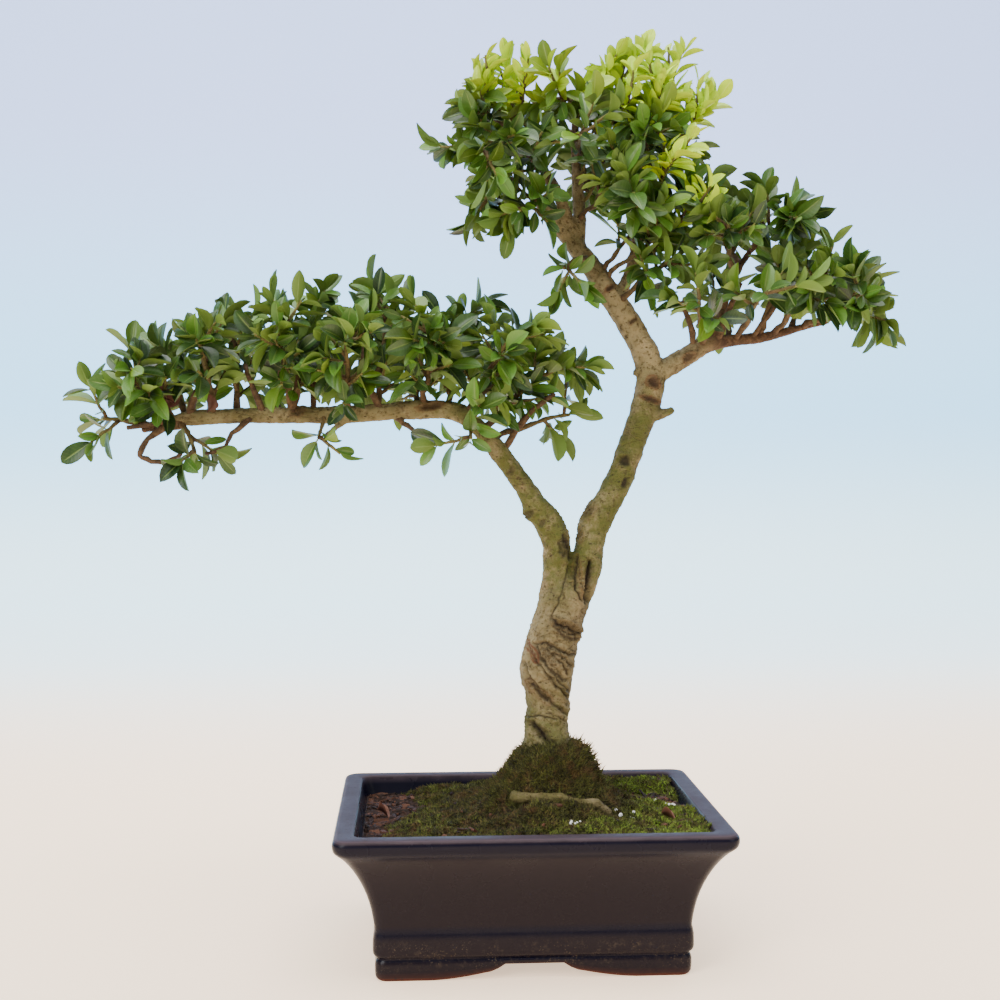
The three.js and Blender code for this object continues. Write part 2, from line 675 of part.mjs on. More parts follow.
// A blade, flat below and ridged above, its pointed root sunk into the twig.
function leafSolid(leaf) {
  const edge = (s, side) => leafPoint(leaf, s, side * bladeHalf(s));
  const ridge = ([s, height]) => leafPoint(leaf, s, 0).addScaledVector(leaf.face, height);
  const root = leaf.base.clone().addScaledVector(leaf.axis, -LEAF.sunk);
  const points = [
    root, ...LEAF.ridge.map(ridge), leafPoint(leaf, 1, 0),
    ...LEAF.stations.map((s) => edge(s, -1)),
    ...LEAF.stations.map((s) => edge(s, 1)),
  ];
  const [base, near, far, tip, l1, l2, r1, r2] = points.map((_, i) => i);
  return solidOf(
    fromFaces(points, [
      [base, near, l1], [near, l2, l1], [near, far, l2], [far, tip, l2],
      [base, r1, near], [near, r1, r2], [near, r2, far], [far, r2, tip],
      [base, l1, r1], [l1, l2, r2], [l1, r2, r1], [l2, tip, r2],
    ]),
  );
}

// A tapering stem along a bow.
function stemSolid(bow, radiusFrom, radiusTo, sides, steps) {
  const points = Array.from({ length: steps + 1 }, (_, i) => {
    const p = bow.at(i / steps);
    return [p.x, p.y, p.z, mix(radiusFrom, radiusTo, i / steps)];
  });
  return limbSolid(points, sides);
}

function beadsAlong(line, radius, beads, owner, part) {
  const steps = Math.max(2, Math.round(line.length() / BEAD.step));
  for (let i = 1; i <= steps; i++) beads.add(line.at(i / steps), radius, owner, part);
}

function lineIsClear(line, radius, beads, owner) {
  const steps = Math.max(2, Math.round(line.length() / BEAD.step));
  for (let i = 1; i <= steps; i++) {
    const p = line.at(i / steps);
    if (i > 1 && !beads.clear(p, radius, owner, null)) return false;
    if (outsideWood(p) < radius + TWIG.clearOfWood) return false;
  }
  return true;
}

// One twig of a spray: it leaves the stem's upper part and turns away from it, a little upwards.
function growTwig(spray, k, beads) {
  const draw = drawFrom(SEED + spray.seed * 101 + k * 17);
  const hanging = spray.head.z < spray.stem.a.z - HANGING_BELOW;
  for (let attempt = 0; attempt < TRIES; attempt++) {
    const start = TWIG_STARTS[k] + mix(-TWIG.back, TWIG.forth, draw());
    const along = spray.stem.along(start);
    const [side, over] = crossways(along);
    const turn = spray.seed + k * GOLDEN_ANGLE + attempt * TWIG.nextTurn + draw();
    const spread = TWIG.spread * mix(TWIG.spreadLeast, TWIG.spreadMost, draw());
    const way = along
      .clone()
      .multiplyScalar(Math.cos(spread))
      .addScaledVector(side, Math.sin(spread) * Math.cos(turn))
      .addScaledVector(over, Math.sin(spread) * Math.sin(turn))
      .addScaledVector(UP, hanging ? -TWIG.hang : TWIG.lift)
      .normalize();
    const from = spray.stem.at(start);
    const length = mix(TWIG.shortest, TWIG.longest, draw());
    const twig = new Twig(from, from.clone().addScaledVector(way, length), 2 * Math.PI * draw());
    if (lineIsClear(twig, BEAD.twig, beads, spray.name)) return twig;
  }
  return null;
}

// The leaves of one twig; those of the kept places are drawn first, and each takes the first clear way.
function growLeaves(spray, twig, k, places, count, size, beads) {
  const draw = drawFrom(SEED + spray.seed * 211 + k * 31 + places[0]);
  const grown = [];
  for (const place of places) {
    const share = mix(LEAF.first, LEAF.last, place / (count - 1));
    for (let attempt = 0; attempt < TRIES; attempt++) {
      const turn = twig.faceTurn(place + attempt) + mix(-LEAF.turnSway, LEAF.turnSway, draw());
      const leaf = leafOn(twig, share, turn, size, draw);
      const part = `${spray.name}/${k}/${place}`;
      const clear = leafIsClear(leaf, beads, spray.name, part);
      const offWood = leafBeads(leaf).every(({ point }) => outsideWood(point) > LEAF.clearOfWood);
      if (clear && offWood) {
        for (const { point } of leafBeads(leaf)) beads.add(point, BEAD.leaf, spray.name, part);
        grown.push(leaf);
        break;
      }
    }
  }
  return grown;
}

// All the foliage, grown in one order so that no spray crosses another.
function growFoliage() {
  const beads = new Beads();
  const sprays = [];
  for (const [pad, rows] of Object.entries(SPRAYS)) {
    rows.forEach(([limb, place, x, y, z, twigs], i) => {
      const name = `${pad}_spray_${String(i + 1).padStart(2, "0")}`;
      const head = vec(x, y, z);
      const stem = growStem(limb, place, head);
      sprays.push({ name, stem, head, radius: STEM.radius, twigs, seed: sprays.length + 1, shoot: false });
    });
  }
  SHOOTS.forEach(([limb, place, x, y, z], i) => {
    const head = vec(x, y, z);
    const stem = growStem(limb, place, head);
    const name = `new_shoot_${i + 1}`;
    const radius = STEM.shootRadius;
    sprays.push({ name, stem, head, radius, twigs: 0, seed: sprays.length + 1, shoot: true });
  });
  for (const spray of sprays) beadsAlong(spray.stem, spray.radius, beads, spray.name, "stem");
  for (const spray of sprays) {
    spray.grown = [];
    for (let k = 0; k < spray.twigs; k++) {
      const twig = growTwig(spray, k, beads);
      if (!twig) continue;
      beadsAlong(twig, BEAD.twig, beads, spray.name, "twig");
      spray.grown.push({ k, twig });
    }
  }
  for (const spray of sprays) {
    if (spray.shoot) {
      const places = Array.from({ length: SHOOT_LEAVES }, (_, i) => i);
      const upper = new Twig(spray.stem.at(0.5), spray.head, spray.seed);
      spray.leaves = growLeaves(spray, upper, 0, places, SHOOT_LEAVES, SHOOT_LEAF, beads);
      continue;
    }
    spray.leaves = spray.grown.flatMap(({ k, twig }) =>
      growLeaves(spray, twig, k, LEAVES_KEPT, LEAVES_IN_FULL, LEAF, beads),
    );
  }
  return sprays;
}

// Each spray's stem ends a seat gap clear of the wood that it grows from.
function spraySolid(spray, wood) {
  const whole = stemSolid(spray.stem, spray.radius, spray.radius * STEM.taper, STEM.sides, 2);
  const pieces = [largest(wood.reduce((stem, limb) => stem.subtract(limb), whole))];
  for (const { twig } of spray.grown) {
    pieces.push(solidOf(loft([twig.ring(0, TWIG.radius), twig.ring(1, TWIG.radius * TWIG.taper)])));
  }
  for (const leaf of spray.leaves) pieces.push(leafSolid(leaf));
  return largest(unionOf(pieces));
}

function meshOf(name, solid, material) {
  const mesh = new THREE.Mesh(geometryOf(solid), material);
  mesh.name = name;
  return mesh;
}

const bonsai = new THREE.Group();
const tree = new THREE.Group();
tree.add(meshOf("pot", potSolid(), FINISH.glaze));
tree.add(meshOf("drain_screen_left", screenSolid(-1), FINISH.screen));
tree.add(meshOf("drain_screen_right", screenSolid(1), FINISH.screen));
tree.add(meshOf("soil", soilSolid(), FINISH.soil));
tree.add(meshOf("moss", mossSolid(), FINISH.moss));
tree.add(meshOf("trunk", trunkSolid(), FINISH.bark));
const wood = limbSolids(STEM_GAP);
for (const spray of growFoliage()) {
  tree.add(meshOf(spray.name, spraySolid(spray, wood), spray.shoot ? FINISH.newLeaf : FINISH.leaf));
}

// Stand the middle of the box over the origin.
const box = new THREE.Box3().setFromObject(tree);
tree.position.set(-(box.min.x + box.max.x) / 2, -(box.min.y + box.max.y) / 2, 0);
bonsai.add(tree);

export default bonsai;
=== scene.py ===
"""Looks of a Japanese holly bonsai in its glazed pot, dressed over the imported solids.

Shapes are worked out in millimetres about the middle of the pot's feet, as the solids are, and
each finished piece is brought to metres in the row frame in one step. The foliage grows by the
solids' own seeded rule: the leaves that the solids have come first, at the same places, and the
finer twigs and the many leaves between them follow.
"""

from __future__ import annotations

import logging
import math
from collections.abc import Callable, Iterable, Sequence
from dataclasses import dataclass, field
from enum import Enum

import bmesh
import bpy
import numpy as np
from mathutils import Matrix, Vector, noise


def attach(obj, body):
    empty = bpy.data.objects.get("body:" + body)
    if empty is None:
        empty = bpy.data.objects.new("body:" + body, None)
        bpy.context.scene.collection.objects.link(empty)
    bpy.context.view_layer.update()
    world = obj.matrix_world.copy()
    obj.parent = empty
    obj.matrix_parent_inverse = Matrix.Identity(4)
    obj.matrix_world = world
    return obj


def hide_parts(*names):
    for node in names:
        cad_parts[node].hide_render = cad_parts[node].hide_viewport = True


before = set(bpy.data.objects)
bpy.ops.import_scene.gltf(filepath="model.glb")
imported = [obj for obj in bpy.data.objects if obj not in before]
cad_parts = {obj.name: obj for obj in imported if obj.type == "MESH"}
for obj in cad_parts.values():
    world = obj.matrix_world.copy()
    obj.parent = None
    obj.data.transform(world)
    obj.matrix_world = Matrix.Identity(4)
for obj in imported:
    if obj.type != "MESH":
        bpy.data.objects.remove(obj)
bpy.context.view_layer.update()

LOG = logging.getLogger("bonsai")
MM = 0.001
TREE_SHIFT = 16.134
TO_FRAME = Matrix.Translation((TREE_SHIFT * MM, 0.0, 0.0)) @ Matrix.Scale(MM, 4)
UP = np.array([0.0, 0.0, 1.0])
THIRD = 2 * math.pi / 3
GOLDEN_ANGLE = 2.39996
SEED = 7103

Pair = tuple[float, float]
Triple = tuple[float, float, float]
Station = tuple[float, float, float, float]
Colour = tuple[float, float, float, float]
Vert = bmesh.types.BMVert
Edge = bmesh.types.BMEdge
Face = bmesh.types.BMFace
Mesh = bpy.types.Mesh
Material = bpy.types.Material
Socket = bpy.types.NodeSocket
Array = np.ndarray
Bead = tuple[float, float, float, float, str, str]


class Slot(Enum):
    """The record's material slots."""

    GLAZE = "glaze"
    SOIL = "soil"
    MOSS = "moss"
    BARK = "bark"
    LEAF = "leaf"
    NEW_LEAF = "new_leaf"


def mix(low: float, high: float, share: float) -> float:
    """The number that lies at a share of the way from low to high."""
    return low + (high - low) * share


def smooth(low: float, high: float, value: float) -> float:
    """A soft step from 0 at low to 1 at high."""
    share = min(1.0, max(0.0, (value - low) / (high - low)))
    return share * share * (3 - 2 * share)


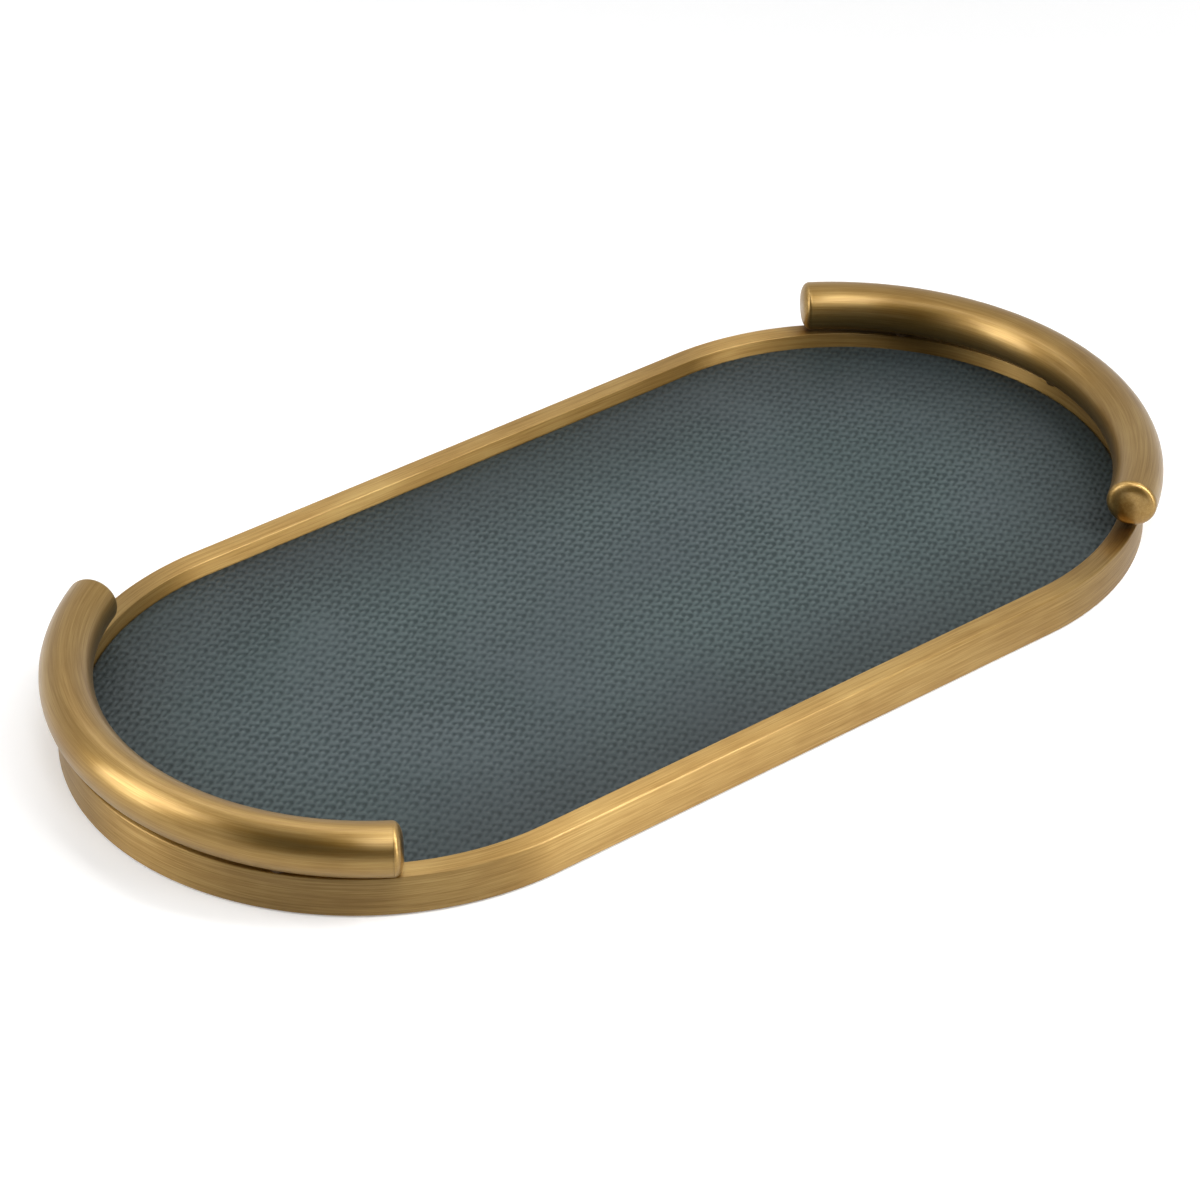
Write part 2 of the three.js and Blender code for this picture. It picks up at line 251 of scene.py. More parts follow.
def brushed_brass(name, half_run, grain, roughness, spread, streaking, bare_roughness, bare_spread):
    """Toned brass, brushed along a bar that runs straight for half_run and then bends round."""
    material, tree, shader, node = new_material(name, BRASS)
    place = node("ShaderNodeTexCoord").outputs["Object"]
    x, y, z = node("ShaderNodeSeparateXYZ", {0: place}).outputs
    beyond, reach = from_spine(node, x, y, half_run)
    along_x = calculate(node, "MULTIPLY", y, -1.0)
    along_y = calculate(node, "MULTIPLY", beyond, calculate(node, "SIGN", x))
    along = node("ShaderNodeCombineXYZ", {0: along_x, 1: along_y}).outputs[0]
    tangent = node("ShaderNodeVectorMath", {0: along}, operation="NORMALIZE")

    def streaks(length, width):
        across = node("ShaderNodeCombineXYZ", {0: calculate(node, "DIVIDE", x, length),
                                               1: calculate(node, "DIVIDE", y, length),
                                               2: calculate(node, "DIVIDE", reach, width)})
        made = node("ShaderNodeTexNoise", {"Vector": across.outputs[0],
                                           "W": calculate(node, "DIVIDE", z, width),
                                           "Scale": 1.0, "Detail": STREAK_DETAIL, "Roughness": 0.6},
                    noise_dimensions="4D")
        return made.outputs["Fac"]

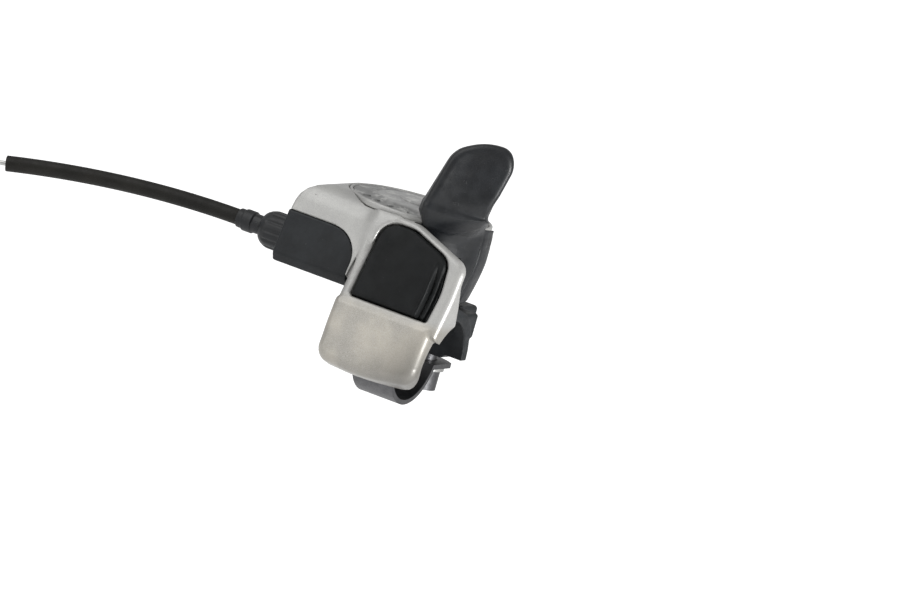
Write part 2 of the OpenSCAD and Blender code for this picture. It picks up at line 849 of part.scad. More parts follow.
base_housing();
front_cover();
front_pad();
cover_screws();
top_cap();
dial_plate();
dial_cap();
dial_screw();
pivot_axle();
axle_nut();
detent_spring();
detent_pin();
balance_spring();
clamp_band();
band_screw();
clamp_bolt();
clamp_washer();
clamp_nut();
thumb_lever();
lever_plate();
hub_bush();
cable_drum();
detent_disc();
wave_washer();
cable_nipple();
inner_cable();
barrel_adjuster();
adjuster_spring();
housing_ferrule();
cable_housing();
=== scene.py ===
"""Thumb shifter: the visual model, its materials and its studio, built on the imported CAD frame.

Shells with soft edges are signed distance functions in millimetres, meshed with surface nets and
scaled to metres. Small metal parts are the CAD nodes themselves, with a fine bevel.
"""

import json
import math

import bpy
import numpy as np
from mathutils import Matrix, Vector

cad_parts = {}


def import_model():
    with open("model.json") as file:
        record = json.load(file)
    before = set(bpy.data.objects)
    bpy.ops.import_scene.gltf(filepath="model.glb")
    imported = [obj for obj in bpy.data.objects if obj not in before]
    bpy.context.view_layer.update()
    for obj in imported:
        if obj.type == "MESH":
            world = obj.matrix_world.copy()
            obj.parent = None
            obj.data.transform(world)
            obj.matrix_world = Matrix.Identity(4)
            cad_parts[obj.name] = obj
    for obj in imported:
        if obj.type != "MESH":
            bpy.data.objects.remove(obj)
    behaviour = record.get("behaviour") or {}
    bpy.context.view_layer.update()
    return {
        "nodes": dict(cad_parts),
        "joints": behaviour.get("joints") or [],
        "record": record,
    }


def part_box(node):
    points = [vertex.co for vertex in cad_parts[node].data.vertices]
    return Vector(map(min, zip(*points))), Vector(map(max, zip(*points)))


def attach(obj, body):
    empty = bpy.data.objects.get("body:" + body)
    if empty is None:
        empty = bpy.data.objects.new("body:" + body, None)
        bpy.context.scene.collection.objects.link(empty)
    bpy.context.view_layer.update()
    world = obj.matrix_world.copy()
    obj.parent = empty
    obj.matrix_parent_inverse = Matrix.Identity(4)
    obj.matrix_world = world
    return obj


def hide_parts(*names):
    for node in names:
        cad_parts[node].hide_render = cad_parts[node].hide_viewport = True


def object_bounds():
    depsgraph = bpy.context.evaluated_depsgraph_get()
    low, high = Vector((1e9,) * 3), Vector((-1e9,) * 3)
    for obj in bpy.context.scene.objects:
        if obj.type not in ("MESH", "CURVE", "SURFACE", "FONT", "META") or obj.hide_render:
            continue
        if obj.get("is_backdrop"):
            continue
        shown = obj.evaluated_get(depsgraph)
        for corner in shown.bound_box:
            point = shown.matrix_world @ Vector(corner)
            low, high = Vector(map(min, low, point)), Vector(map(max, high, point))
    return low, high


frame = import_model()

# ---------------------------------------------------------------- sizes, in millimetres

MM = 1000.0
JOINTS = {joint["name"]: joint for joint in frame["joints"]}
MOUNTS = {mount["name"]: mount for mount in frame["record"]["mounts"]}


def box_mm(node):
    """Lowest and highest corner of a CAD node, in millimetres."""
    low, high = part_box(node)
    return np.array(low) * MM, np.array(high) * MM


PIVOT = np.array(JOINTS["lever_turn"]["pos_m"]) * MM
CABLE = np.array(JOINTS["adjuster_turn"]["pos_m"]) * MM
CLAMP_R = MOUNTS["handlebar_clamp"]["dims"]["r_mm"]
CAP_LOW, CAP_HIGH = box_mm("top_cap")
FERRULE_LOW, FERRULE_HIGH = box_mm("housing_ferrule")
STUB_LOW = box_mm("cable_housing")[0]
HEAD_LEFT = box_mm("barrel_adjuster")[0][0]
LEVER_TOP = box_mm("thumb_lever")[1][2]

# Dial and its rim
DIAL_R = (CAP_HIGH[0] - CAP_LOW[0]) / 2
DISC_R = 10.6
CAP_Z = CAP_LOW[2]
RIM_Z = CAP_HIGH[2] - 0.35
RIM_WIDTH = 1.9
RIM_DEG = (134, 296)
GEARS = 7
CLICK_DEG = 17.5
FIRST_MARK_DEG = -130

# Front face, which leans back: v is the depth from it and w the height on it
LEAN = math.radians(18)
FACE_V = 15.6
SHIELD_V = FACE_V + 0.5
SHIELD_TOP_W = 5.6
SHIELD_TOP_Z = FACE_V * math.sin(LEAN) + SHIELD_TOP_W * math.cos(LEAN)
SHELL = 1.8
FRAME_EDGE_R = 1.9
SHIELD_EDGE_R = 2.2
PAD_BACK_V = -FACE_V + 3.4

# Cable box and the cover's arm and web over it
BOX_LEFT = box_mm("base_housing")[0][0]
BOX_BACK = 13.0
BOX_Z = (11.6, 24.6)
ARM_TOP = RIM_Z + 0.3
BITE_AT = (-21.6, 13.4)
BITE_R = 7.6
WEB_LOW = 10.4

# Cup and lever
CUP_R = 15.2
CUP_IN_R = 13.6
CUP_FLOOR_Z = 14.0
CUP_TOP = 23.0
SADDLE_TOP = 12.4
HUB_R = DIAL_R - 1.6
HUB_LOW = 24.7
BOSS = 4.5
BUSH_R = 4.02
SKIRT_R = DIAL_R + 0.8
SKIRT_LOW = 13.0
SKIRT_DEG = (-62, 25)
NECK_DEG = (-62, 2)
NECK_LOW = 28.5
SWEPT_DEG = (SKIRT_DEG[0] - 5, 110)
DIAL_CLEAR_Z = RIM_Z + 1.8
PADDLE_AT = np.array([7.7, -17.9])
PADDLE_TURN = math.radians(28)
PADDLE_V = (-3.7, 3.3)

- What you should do
Output exactly the lines running from the line containing "detent_disc();" through the line containing "record = json.load(file)", and only those lines.

- Complete response
detent_disc();
wave_washer();
cable_nipple();
inner_cable();
barrel_adjuster();
adjuster_spring();
housing_ferrule();
cable_housing();
=== scene.py ===
"""Thumb shifter: the visual model, its materials and its studio, built on the imported CAD frame.

Shells with soft edges are signed distance functions in millimetres, meshed with surface nets and
scaled to metres. Small metal parts are the CAD nodes themselves, with a fine bevel.
"""

import json
import math

import bpy
import numpy as np
from mathutils import Matrix, Vector

cad_parts = {}


def import_model():
    with open("model.json") as file:
        record = json.load(file)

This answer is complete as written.